- Exercise aim: Select each line where the word "parts" appears.

- Records supplied:
::::
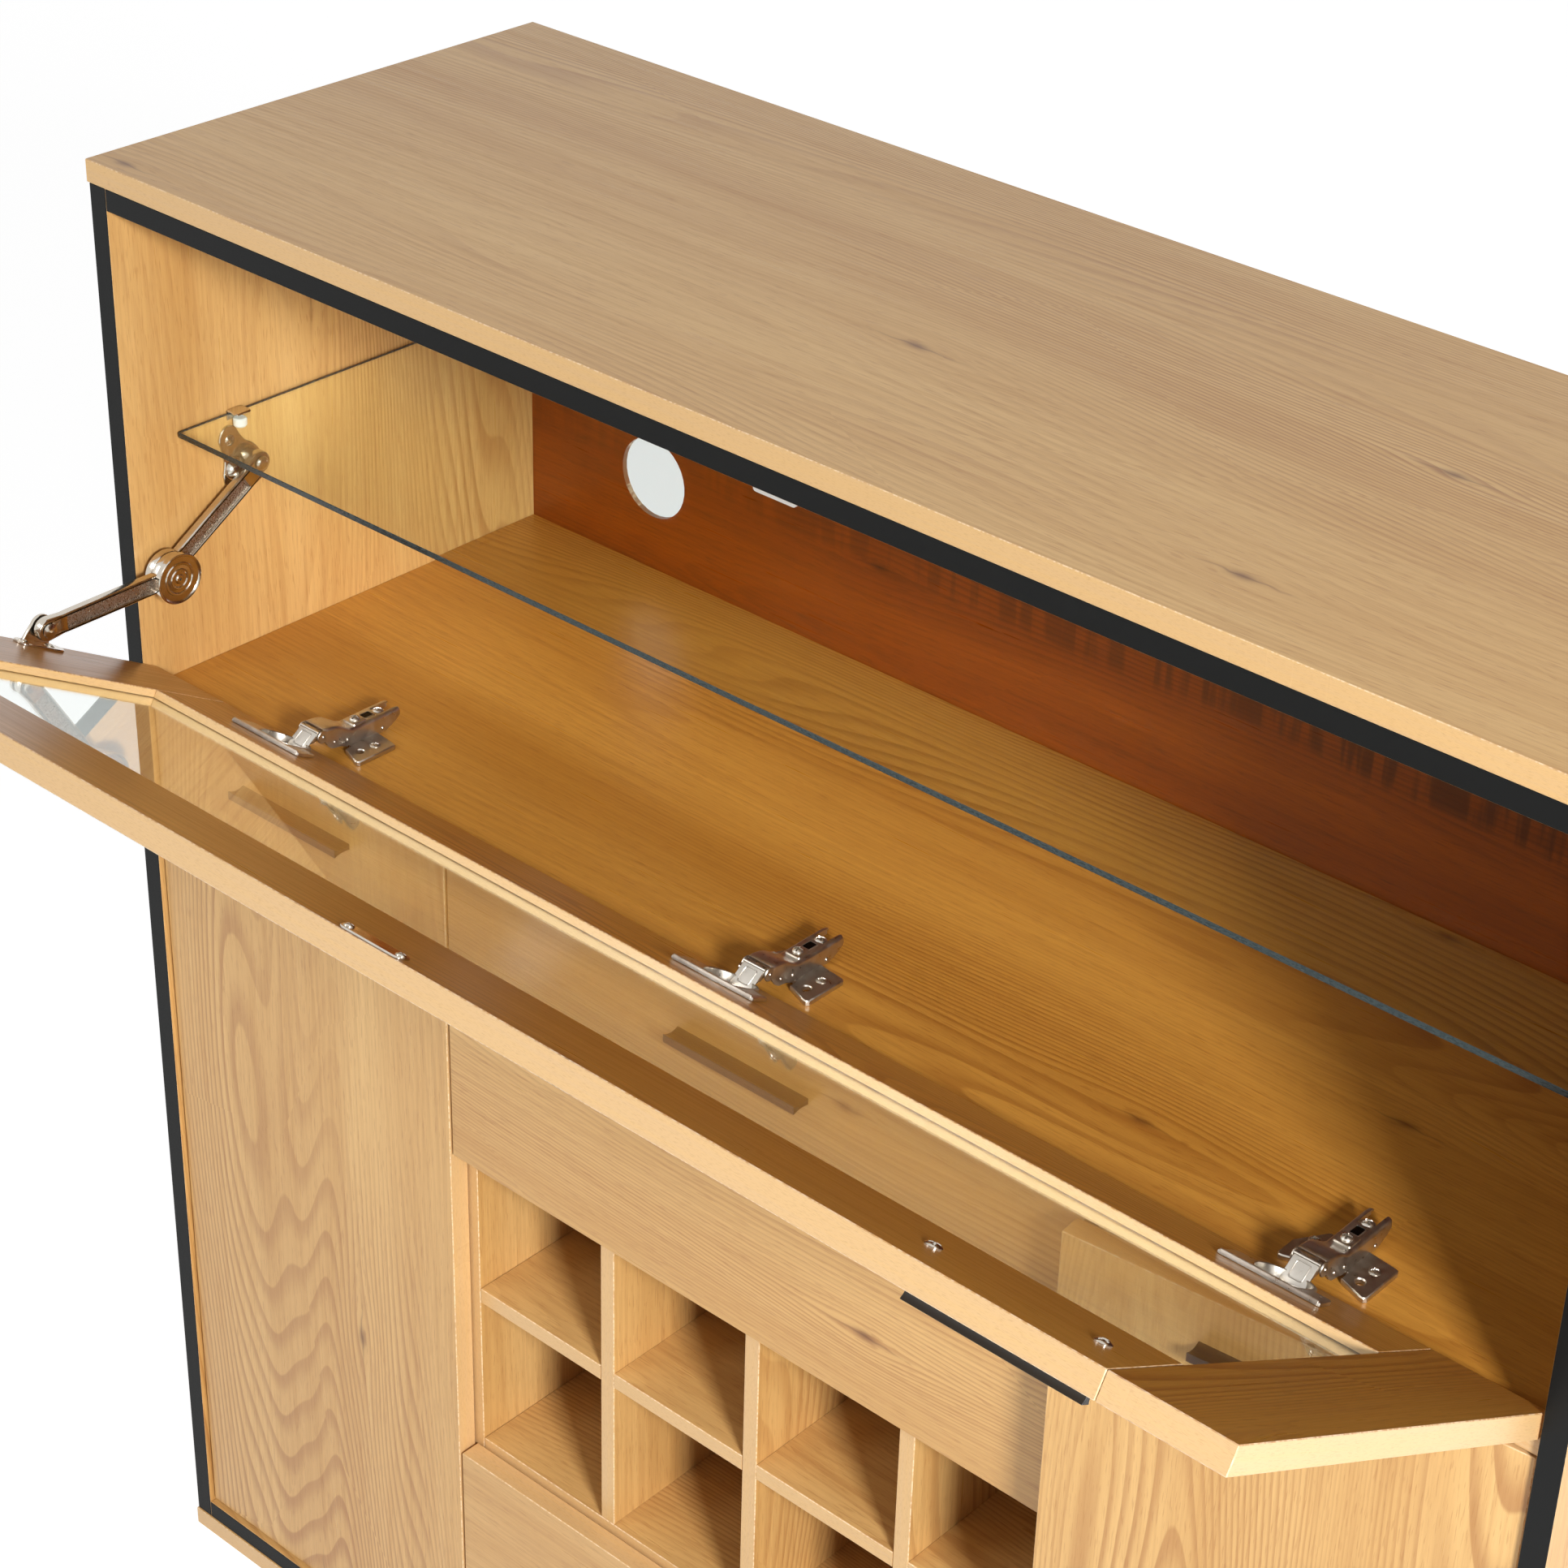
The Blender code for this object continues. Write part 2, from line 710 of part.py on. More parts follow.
::::
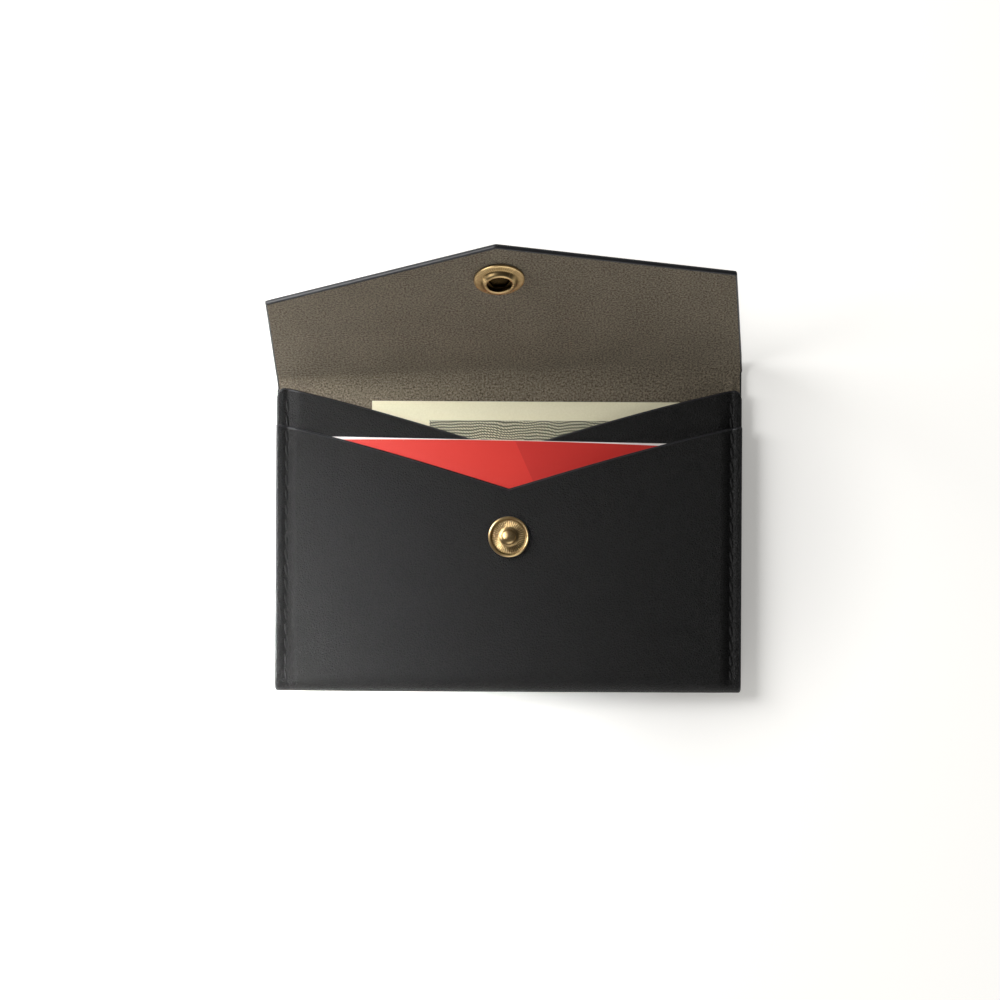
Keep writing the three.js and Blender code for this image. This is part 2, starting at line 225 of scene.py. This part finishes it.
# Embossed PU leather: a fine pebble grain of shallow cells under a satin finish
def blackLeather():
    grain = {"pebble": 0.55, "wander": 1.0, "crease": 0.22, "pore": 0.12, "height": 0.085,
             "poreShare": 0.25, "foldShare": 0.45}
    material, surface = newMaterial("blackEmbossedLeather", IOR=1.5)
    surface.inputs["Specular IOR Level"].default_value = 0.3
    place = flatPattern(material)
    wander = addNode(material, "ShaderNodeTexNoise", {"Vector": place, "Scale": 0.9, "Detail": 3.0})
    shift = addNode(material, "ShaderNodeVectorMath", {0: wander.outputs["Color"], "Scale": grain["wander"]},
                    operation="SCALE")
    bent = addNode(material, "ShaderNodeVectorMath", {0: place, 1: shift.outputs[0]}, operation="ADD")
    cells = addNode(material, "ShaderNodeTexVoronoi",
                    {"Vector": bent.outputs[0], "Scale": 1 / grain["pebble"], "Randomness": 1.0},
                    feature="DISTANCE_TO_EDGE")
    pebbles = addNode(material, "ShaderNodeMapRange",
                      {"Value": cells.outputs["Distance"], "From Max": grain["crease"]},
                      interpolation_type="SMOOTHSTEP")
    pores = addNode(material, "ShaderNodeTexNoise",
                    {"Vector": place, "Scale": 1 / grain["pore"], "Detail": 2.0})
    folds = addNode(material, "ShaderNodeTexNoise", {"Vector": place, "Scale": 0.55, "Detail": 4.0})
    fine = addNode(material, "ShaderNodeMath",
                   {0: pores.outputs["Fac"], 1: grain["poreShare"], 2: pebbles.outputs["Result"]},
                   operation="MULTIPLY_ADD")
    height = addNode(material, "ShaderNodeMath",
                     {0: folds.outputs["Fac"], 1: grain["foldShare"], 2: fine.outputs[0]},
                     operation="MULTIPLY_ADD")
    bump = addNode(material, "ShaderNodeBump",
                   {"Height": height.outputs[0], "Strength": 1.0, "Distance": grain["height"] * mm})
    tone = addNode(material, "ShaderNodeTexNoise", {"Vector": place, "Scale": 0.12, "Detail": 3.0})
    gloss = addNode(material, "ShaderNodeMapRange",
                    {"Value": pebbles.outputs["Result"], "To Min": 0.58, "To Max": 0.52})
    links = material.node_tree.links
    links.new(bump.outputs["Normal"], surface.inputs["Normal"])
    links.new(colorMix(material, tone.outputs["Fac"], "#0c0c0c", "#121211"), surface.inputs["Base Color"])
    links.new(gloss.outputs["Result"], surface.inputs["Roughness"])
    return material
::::
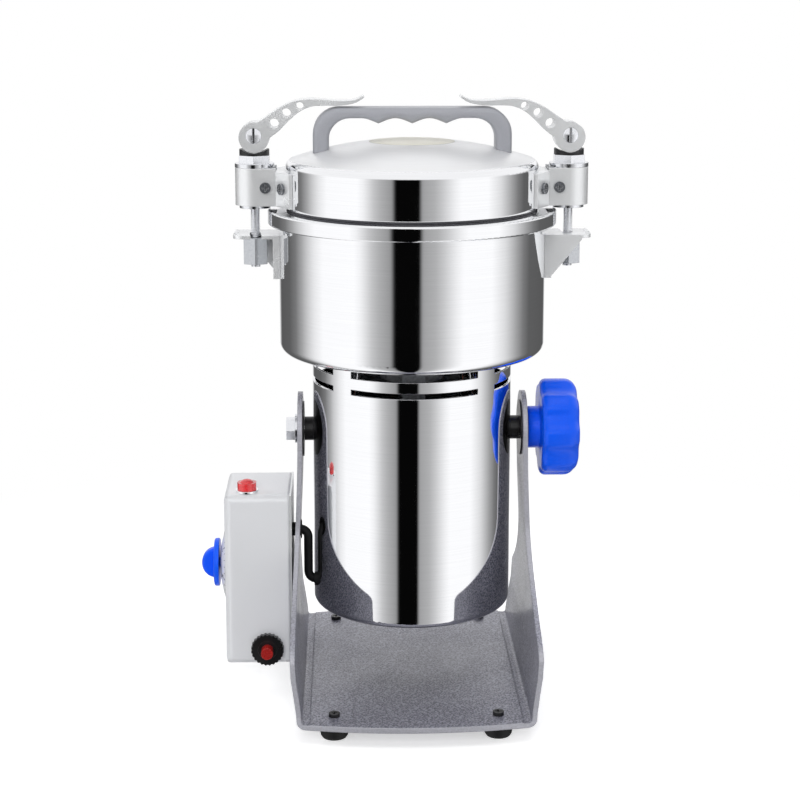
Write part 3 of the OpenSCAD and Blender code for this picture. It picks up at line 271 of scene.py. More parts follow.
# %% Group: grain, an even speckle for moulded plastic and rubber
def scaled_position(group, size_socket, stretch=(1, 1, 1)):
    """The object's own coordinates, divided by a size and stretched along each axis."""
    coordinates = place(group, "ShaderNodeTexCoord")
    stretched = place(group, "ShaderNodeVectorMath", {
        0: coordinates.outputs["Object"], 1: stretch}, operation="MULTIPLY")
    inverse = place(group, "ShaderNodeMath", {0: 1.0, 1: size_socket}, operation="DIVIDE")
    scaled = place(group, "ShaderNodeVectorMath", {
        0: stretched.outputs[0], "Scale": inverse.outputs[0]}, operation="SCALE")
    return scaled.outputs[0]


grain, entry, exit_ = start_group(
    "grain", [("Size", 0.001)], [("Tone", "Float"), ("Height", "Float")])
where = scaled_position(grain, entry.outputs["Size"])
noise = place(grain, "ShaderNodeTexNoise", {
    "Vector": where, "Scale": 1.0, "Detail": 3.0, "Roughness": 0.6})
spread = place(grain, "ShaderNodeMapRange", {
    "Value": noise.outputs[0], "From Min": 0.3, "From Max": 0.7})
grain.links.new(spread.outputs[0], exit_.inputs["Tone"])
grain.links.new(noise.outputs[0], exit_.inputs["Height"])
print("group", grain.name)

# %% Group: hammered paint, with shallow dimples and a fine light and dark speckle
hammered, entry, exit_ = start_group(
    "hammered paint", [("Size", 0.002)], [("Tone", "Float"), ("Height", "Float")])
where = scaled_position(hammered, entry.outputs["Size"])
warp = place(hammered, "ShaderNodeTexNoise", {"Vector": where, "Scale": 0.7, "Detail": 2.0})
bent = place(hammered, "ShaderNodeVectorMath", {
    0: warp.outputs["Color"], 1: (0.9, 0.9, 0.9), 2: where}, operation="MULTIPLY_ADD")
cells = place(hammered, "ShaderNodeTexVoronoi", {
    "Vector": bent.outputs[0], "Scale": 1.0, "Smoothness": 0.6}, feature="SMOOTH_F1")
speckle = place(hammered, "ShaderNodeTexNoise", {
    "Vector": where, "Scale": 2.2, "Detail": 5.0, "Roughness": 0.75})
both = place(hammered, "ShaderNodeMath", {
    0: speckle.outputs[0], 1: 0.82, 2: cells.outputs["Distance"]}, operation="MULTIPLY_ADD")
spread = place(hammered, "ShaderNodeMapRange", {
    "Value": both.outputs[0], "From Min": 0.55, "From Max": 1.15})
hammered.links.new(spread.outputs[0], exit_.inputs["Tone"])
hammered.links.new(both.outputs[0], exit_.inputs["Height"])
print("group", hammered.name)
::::
- Final result:
The Blender code for this object continues. Write part 2, from line 710 of part.py on. More parts follow.
Write part 3 of the OpenSCAD and Blender code for this picture. It picks up at line 271 of scene.py. More parts follow.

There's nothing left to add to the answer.